Monday, April 7, 2008

Done

Well, between the Lear reading and Lysistrata and Jazzy's project and Scapin and Finals, I don't think that I'm going to be able to do any sort of extra project. Not to mention I don't really have the time or energy to do anything else.

But I am still considering teaching some sort of class for high schooler's this summer at my old high school. That way I can stay fresh with my skills, teach others (which I love) and still make some money! I think it will totally work out for the best. Especially considering that I'm going home right before finals to figure out stuff with my health. It will all be OK.

Sunday, March 2, 2008

So What's Next?

So with the awesome mask show behind me, what's next? I'm working on Scapin and that will be opening on March 13 and running for 5 weekends. But once it's open, then what? Will I just ignore the fact that I will have many evenings a week free? Should I rejoice in this and just relax for awhile?

Of course not!!!!!

I'm trying to figure out what's next for me. I really want to do another student directing project, I'm just really afraid I won't be able to get any actors to help me out! I just really want to do something small, like a 3-5 actor thing. Maybe I'll wait til URCAS time to try to do it. I just know people are so stressed out right now between the Cabaret and Lysistrata.

As far as the content, something short. Something melodramatic. I really want to do a show based on ridiculous opera. Last semester, when Alicia and I went to go see Verter, I was really inspired to do a plain, straight up classic (Death of a Salesman, Antigone, Hamlet, etc) and do the show in a very ridiculous operatic fashion.

We'll see....

Sunday, February 24, 2008

Because You Are Alive

So the audience had a particular role in the development of the scenes and in watching the performance. For starters, the actors on stage are performing for the sole purpose of entertaining the audience, so it is only fitting that the audience maintain their energy in the direction of the actors. It's a very reciprocal relationship!

So while the attentive audience helps the masks keep up their high energy, they also are responsible for letting the masks know when they've made a mistake. And they do this to remind the actors behind the mask that they are alive. Of course we make mistakes: We Are Alive! If we never messed up we would just be robots going through the actions, and what fun is that!? And we would not be destructive about it, instead, we would literally applaud the actor for making mistakes and reminding us that he/she is alive!

Applause would be instigated if any of the following things happened: if the mask was not looking at the audience when he/she committed an action. When the mask did not look where they were walking. When the mask did not respond to my questions on the third second. Not one/two/or four, but on the third second.

As we have seen, the audience is integral in the formation of a good character or scene!
Here are some pic of the audience!






Pictures of an Awesome Performance

So I tried for a long time to import the video onto here, but I was very unsuccessful. I'm going to try next to post it on YouTube, but who knows. I thought in the mean time I could at least post a bunch of pictures of our awesome performance!!!

a Zombie!!!
Jack touching himself...


Jason!

Stacey is a....Chipmunk?


The Beaver!


Alicia is uncomfortable



I'm pretty sure this is a picture of a boy who really likes bugs...

Sunday, February 17, 2008

We Were Great!

I feel terrible, I haven't posted on this blog in quite a while. Especially now that our final performance is 10 days dead in the ground.
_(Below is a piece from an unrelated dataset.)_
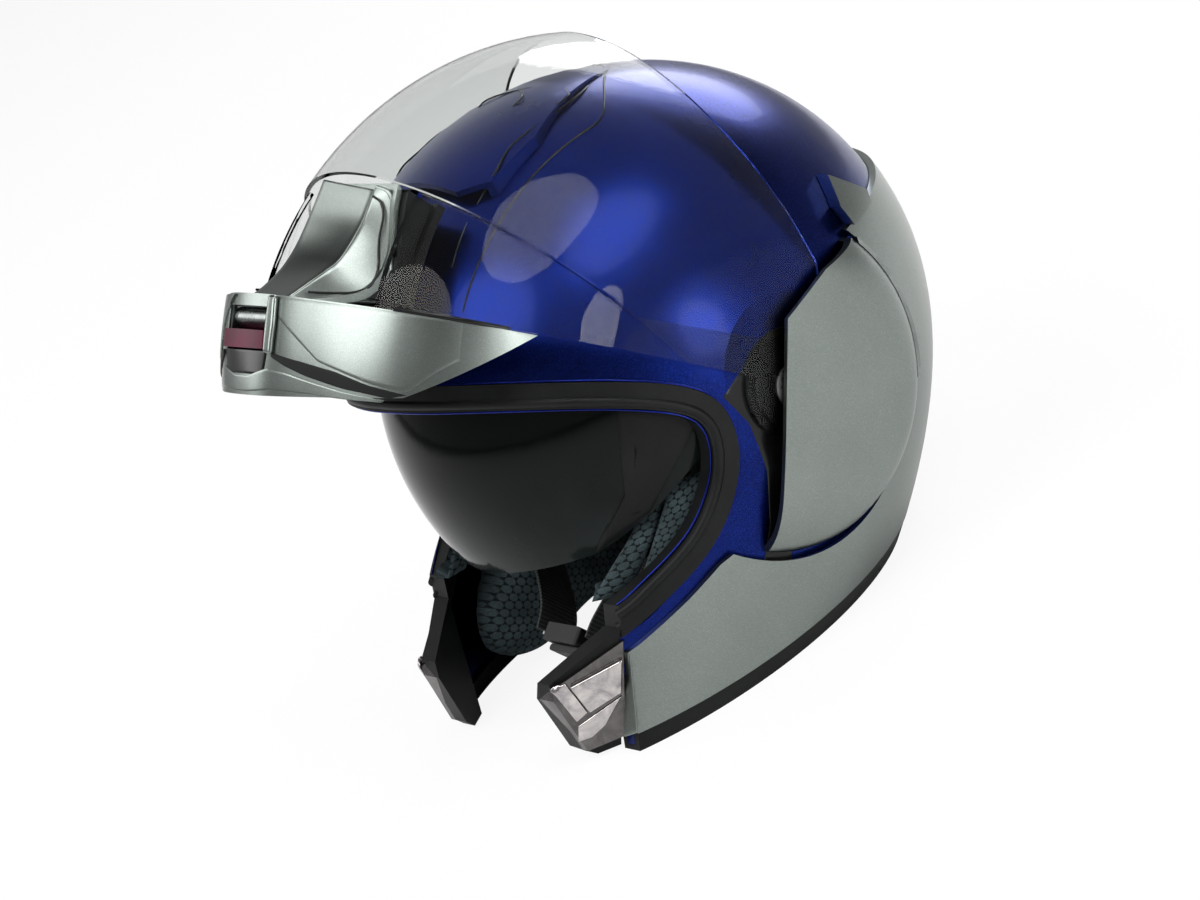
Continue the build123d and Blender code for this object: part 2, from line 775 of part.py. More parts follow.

The final show went great though! We ended up having an audience of around sixty people (which is nothing to scoff at!, we were all very happy). And the audience really seemed to love it! They were laughing, they were paying attention; no one was sleeping or picking their nose aimlessly, which is was I was trying to prevent.

First, I have to thank my Stage Manager and my Props/Costume Lady: Gwen Weil and Rachel Simmons (repectively) for all their work, for without them there's no way our show would have happened. They got there super early and helped me to set up and made all our props and made signs for the hall way and everything. They were absolutely essential!!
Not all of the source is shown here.